(Records excerpted from a collection)

***

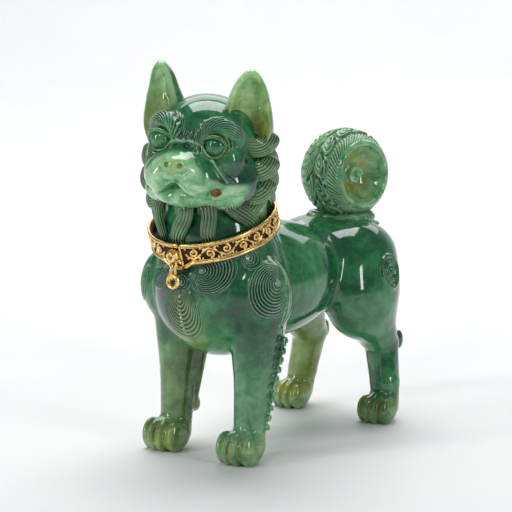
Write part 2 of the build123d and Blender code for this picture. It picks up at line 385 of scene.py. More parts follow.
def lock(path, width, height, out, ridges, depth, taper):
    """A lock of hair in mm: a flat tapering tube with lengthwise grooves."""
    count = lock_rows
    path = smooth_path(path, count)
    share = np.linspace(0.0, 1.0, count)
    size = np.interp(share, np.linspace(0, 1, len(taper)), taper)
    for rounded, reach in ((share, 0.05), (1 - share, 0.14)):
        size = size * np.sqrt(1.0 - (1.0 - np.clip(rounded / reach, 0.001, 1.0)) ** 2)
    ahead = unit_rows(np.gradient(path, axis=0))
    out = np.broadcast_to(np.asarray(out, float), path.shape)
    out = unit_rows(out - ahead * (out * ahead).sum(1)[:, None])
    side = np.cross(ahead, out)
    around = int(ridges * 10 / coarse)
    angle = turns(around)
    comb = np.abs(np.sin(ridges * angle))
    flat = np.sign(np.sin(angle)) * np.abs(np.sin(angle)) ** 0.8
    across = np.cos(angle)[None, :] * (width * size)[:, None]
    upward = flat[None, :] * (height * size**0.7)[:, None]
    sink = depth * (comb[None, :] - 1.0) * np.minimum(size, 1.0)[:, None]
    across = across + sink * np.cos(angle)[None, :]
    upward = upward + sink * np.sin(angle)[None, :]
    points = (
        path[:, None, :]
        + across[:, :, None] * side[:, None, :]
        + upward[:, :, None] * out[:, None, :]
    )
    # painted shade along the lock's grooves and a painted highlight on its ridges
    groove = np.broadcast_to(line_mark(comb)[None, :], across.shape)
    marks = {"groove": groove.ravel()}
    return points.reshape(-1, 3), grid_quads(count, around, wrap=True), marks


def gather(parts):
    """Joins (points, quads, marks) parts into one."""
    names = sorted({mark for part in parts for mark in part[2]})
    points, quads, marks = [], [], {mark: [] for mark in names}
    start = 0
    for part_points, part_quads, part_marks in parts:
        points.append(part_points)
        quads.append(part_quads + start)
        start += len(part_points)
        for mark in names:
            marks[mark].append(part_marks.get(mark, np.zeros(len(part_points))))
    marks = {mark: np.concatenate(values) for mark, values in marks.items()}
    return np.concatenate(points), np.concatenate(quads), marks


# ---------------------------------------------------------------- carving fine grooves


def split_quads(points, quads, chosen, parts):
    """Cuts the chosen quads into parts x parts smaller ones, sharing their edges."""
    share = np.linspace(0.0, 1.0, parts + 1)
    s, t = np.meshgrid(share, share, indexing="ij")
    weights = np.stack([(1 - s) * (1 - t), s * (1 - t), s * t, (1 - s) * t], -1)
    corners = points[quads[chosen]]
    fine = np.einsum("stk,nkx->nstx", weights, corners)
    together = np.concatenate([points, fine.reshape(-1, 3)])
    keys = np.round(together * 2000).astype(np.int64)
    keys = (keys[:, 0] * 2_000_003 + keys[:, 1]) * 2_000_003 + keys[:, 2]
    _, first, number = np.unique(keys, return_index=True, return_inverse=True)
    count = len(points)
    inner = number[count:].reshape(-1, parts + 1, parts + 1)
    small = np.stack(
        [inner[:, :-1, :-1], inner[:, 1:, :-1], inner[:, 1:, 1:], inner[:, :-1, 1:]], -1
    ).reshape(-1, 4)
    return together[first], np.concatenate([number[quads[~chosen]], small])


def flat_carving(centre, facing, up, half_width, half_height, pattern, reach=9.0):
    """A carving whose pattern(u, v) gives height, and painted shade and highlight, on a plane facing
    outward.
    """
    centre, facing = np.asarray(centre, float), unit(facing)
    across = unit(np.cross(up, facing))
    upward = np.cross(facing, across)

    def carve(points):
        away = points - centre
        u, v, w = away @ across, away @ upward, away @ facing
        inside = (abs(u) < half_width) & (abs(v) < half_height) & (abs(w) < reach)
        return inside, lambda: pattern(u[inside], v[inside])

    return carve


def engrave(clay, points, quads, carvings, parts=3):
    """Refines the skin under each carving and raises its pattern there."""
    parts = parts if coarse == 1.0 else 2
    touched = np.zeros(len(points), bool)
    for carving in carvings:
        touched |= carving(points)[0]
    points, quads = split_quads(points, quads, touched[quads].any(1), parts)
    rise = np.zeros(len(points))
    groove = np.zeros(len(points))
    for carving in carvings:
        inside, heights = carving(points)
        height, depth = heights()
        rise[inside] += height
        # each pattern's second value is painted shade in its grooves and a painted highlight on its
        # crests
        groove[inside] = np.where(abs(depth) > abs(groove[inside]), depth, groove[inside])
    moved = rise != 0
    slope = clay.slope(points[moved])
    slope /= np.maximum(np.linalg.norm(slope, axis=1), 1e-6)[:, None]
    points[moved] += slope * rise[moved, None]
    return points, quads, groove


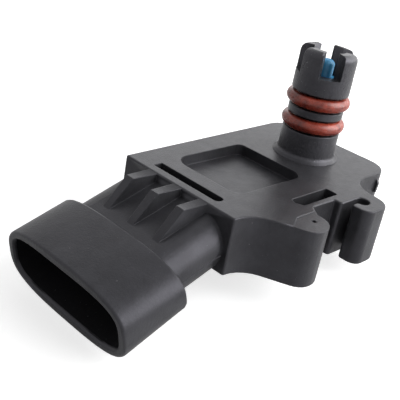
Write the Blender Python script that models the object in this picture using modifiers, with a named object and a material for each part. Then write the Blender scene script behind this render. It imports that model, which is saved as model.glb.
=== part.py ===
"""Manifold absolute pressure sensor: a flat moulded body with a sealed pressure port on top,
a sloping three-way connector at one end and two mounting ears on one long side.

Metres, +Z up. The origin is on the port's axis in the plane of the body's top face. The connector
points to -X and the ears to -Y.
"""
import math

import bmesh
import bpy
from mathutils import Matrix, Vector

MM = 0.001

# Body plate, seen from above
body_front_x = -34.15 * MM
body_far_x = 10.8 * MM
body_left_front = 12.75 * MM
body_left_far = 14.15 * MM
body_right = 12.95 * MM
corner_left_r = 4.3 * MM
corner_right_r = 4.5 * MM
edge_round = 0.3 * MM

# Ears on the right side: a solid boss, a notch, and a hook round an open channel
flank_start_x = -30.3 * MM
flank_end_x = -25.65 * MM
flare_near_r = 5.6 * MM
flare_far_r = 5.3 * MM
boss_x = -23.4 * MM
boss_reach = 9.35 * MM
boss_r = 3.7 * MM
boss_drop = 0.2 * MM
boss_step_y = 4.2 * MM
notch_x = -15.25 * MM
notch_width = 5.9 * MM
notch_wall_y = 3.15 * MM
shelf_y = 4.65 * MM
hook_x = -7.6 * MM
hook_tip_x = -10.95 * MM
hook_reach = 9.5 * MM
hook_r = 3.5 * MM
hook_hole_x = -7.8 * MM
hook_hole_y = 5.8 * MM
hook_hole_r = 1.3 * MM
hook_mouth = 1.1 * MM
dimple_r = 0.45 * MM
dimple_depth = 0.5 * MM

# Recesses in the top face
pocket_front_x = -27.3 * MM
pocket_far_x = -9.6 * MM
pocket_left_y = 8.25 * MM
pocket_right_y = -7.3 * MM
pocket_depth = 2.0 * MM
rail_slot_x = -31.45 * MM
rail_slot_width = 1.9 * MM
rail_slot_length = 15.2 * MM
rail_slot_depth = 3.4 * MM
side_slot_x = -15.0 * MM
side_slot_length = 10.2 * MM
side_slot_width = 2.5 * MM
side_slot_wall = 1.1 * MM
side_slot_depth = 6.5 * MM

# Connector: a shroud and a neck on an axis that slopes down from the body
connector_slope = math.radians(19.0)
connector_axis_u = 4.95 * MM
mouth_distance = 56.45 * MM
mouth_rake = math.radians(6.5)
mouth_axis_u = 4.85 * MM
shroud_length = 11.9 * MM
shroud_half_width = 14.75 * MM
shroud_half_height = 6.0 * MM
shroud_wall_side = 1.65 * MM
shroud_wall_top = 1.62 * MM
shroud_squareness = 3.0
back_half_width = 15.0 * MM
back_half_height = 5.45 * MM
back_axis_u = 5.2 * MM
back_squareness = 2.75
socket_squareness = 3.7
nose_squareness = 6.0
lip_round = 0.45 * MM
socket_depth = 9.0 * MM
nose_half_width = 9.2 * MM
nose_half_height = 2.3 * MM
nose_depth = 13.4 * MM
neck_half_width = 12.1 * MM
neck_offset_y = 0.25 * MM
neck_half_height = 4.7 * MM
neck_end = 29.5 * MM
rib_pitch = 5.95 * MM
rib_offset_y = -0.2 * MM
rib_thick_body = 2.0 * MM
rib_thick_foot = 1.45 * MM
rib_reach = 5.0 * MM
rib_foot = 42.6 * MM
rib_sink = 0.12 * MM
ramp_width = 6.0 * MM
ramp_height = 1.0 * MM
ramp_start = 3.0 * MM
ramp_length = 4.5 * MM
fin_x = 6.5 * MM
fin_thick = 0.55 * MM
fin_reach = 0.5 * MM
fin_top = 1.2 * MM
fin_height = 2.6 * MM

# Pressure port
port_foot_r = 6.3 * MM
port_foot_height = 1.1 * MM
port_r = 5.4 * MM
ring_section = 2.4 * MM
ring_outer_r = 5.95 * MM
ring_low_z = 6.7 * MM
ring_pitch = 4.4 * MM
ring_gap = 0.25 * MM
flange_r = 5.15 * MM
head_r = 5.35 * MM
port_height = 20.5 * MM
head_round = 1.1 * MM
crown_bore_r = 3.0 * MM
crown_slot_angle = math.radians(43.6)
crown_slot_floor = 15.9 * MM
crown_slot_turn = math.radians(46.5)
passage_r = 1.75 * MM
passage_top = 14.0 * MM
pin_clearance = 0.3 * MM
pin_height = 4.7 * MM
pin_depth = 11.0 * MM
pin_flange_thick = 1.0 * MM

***

WHAT IS REQUIRED
Reproduce word for word the material above, beginning with the line that contains "Write the Blender Python" and ending with the line that contains "dimple_depth = 0.5 * MM".

RESULT OF THE TASK
Write the Blender Python script that models the object in this picture using modifiers, with a named object and a material for each part. Then write the Blender scene script behind this render. It imports that model, which is saved as model.glb.
=== part.py ===
"""Manifold absolute pressure sensor: a flat moulded body with a sealed pressure port on top,
a sloping three-way connector at one end and two mounting ears on one long side.

Metres, +Z up. The origin is on the port's axis in the plane of the body's top face. The connector
points to -X and the ears to -Y.
"""
import math

import bmesh
import bpy
from mathutils import Matrix, Vector

MM = 0.001

# Body plate, seen from above
body_front_x = -34.15 * MM
body_far_x = 10.8 * MM
body_left_front = 12.75 * MM
body_left_far = 14.15 * MM
body_right = 12.95 * MM
corner_left_r = 4.3 * MM
corner_right_r = 4.5 * MM
edge_round = 0.3 * MM

# Ears on the right side: a solid boss, a notch, and a hook round an open channel
flank_start_x = -30.3 * MM
flank_end_x = -25.65 * MM
flare_near_r = 5.6 * MM
flare_far_r = 5.3 * MM
boss_x = -23.4 * MM
boss_reach = 9.35 * MM
boss_r = 3.7 * MM
boss_drop = 0.2 * MM
boss_step_y = 4.2 * MM
notch_x = -15.25 * MM
notch_width = 5.9 * MM
notch_wall_y = 3.15 * MM
shelf_y = 4.65 * MM
hook_x = -7.6 * MM
hook_tip_x = -10.95 * MM
hook_reach = 9.5 * MM
hook_r = 3.5 * MM
hook_hole_x = -7.8 * MM
hook_hole_y = 5.8 * MM
hook_hole_r = 1.3 * MM
hook_mouth = 1.1 * MM
dimple_r = 0.45 * MM
dimple_depth = 0.5 * MM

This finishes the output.